Key Concepts

Reasoning models

Reasoning models like step-3.5-flash are designed for tasks requiring deep logical analysis, multi-step problem solving, and long-context reasoning.

Reasoning models excel at:

Complex Logic: Breaking down intricate problems into manageable steps.
Mathematics & Coding: Solving advanced equations and debugging software.
Long-context Agents: Maintaining stability and reasoning over massive datasets.

See Reasoning Model for model details.

Audio models

Audio models such as step-tts-2 convert text into natural speech and support voice cloning.

Audio models can be used for tasks including, but not limited to:

Voice assistants: customer service and smart speakers.
Audiobooks and podcasts: text narration with consistent voice.
Games and NPCs: character voices at scale.
Media production: quick voiceover drafts.

See Audio Models for model details and Generate audio for the API.

Context length

Context length is the amount of input text a model considers when generating or predicting. It limits how much information the model processes in a single request.

Why it matters

Quality: Context length governs how much the model can remember and use, affecting understanding and generation.
Performance: Larger contexts can improve accuracy but also increase compute cost.
Cost: Longer contexts may help in certain scenarios but raise usage costs, so balance quality and spend.

Where it applies

Chat systems: affects coherence and context retention across turns.
Creative writing: longer contexts can produce more coherent, logical narratives.
Research papers: helps the model digest background, data, and detailed discussion.
Novels and literature: captures plot progression and character relationships.

Token

A token is the basic unit of text a model processes. It can be a character, word, phrase, or sentence depending on the tokenizer and training data. In Chinese, tokenization is especially important because words are not separated by spaces.

Token length

Chinese characters vs. tokens: Roughly 1 token equals about 1.5–2 Chinese characters, though actual counts vary by content.

Context limits

Maximum context: The combined input (prompt) and output must stay within the model’s context window.
Why the limit matters: It keeps processing efficient and avoids errors from overly long text.

Practical considerations

Plan text length: Fit your text within the maximum context so the model can process everything.
Optimize tokens: Remove unnecessary tokens or reorganize text to stay within the limit.

Rate limits

Rate limits protect service stability and fairness by capping how many requests a user can make within a given time. Three main measures:

RPM (requests per minute): Number of requests allowed per minute. If RPM is 20, you can make at most 20 requests in any rolling one-minute window.

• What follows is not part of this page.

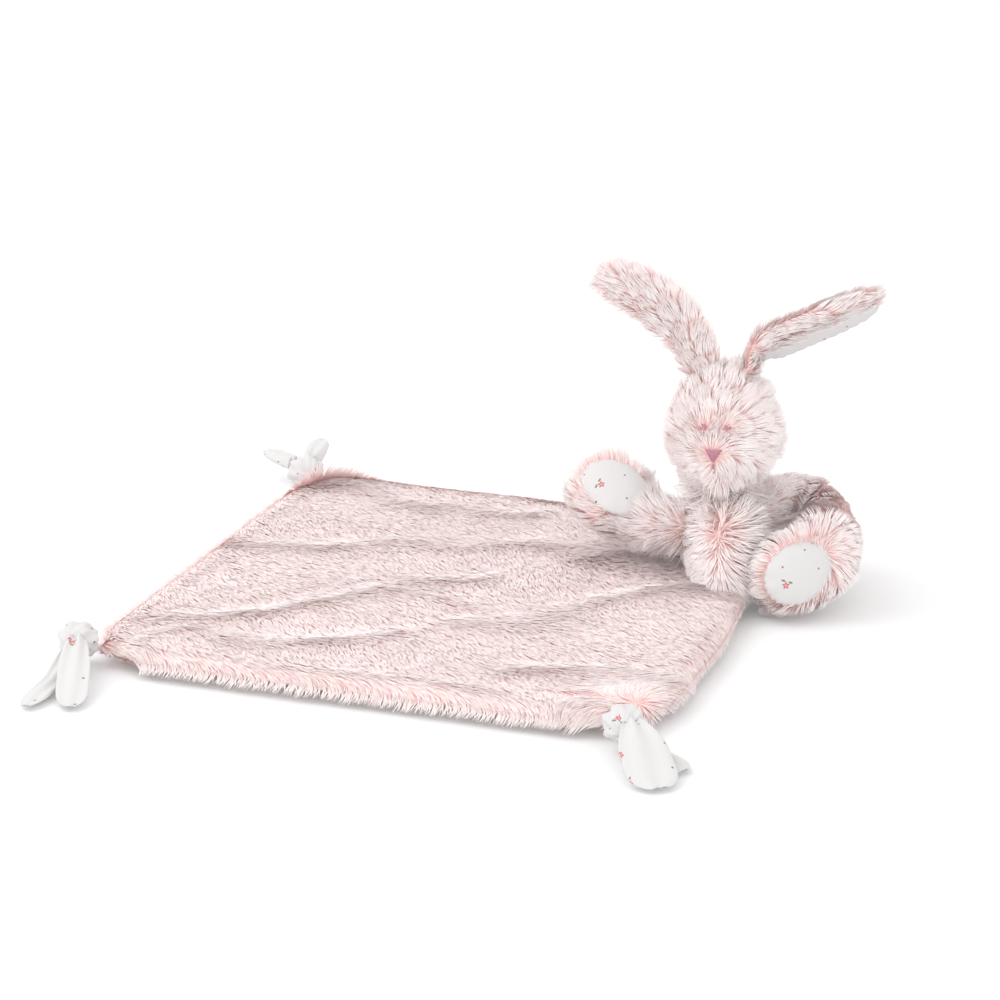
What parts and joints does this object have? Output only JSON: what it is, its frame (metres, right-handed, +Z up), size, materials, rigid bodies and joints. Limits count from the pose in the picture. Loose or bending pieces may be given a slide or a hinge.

TPM (tokens per minute): Number of tokens you can send per minute across requests and responses. Many short requests may hit RPM before TPM.

Concurrency (simultaneous requests): Number of in-flight requests. If the limit is 20, only 20 concurrent requests are allowed; new ones are rejected until earlier ones finish.

When rate limits trigger: Any one of the above can hit first. For example:


If your limits are RPM=20 and TPM=200K, and you send 20 requests to ChatCompletions with 100 tokens each,
TPM is still under 200K, but hitting 20 requests triggers the RPM limit.